Interested in reconnecting with old friends and relations you may not have seen in years? Just write about them and then have it published somewhere. You’ll hear from them before the ink dries. Believe me, nothing catches an Irish persons attention like the written word.
It won't actually matter if the words you write are complimentary or insulting, in fact it'll be beside the point. Irish people live in mortal dread of scrutiny. Call it a colonial consequence. The spud that rises gets the spade.
We know this in our DNA. It's why we're so leery of Irish writers. Successions of invading hordes have brought trouble to our shores, but no one makes our knees knock like a homegrown bard.
I discovered this fact for the first time whilst witnessing the outsized reaction to Frank Mc Court's masterful Angela's Ashes in the 1990's. At the time I had no idea who he was. I was just another blow-in in a bookshop in Connecticut in 1997 when that famous picture on the cover caught my eye.
Well there's a member of the tribe, I thought, looking at the barefoot street urchin on the dust jacket. Just look at the big head on him. I picked it up and read the opening paragraph. It felt a bit like discovering The Catcher In The Rye at 14. McCourt's mordantly funny memoir had me immobilized with laughter and recognition in about a minute. It really cast a spell, that book. I took it home and read it in one sitting.

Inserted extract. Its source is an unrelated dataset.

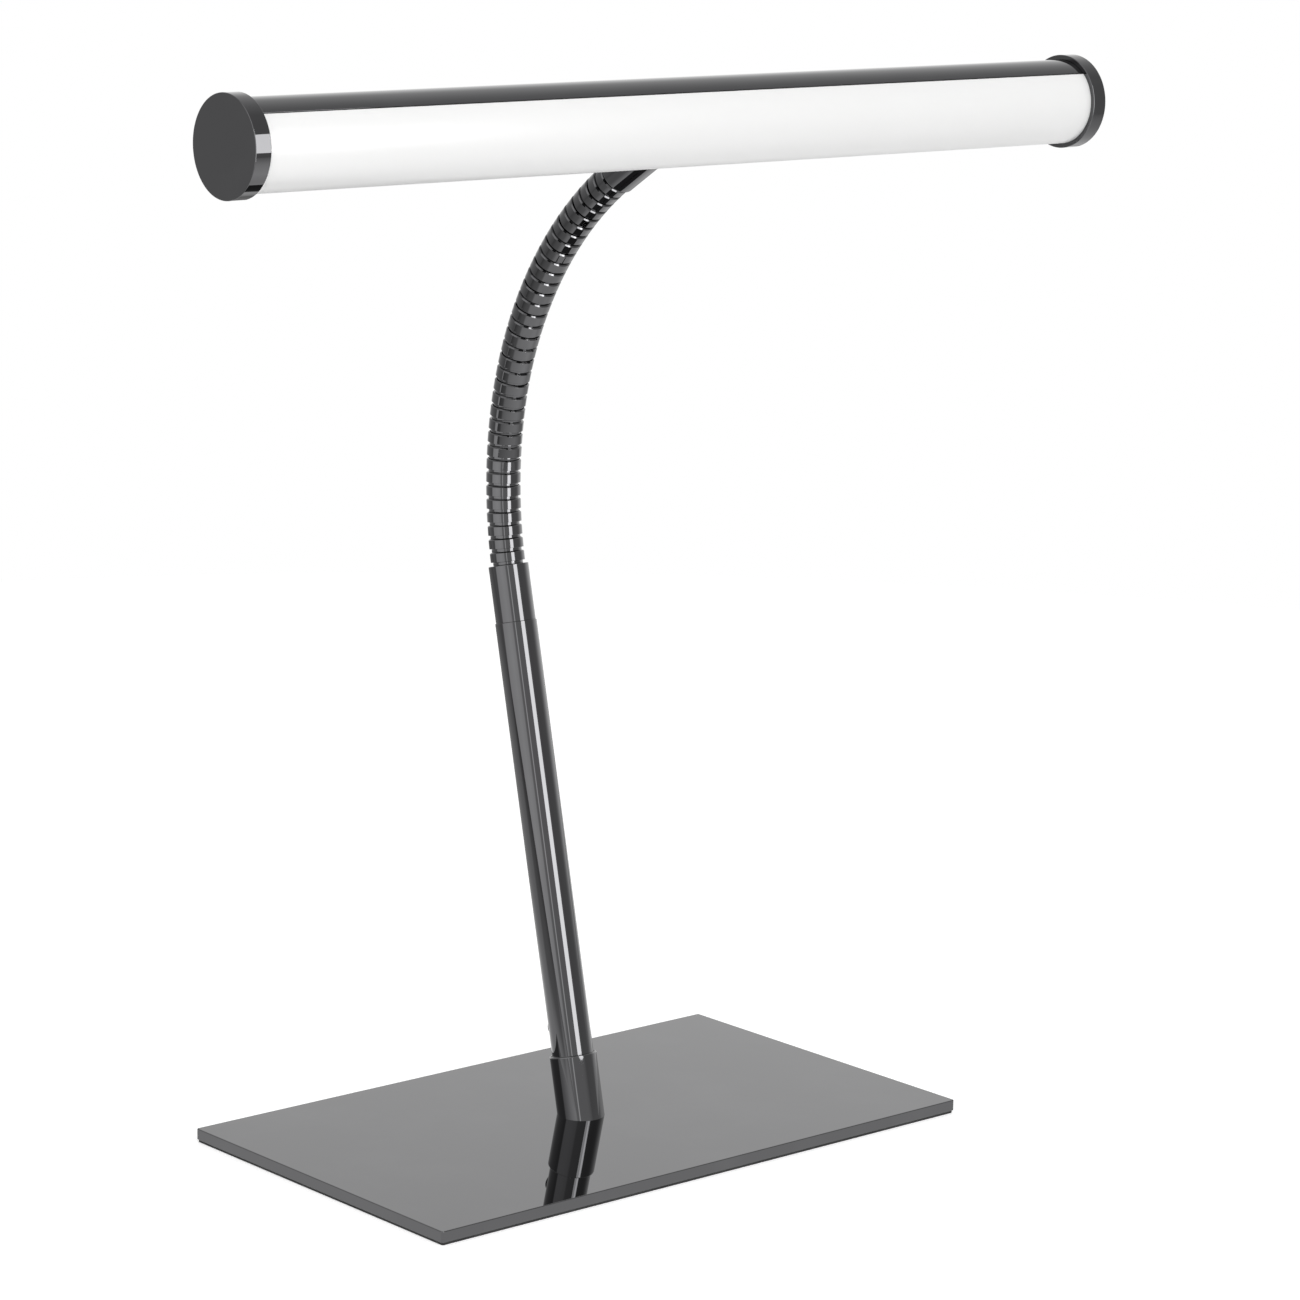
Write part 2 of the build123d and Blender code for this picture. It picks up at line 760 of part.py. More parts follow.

Because McCourt’s narrative voice was so strong you could sometimes forget what all of it had cost him; all that poverty, hunger, desperation and abuse in Limerick. A minute after each tragedy he described he'd have you laughing again with the absurdity of it. It’s such an Irish reflex that, to contend with insurmountable despair by laughing.
Later, I lost count of the number of subway riders I noticed reading Angela’s Ashes on their way to and from work. It seemed the whole of Manhattan had bought a copy. Quite a few of them appeared to be immigrants too, which might have pleased him.
Unfortunately it wasn't McCourt’s achievement (that book will endure for centuries) that was remarked on by of some of his less forgiving Irish readers. It was what he had dared to say about Limerick and his poor Ma that caught their eye.
Locals declared he was a “con man” and a “hoaxer” who had “prostituted” his own mother for fame. How they claimed to know this better than he did always surprised me.
Limerick broadcaster Gerry Hannan waged a personal campaign against the book after it appeared. “'He knew the right things to say to get the result he wanted,” Hannan lamented in The Daily Mail. “He’s a darling on television. He’s got this beautiful brogue and he can put the charm on. And don’t get me wrong, the book is beautifully written. But it’s not true.”
Things got even weirder then. A former schoolmate confronted McCourt at a book signing and ripped a copy of Angela’s Ashes in half. Threats against him forced Limerick University to step up their security when he visited the college. People who had accused McCourt of losing the run of himself in the book were losing the run of themselves in reality.
They were missing the point too. It was McCourt’s story; it was up to him to tell it in any way he saw fit. If they didn’t like what he had to say or if they disagreed with it, well let them write their own book. He often told them as much.
With hindsight now a lot of the grousing when the book appeared can be seen for what it was: stung irritation that anyone had dared to rake over those old coals at all. It was McCourt who had held the mirror up, it could have been anyone; but not anyone could have done it so well.
In legend, they say a Cygnus swan sings a beautiful song before it dies. McCourt did it in reality. McCourt began Angela’s Ashes in his retirement, after spending three decades as an inspirational teacher in the city’s classrooms. He changed young peoples lives for the better. He worked hard to do it. How many of us can say the same? It’s miraculous, in a way, that we have his book at all.
In Ireland stories are often things that we think happen to other people. We’re too modest or too meek to contemplate them happening to us. McCourt showed Limerick and Ireland and the world that we really were as good a subject as any. That was his challenge, but it was also his gift.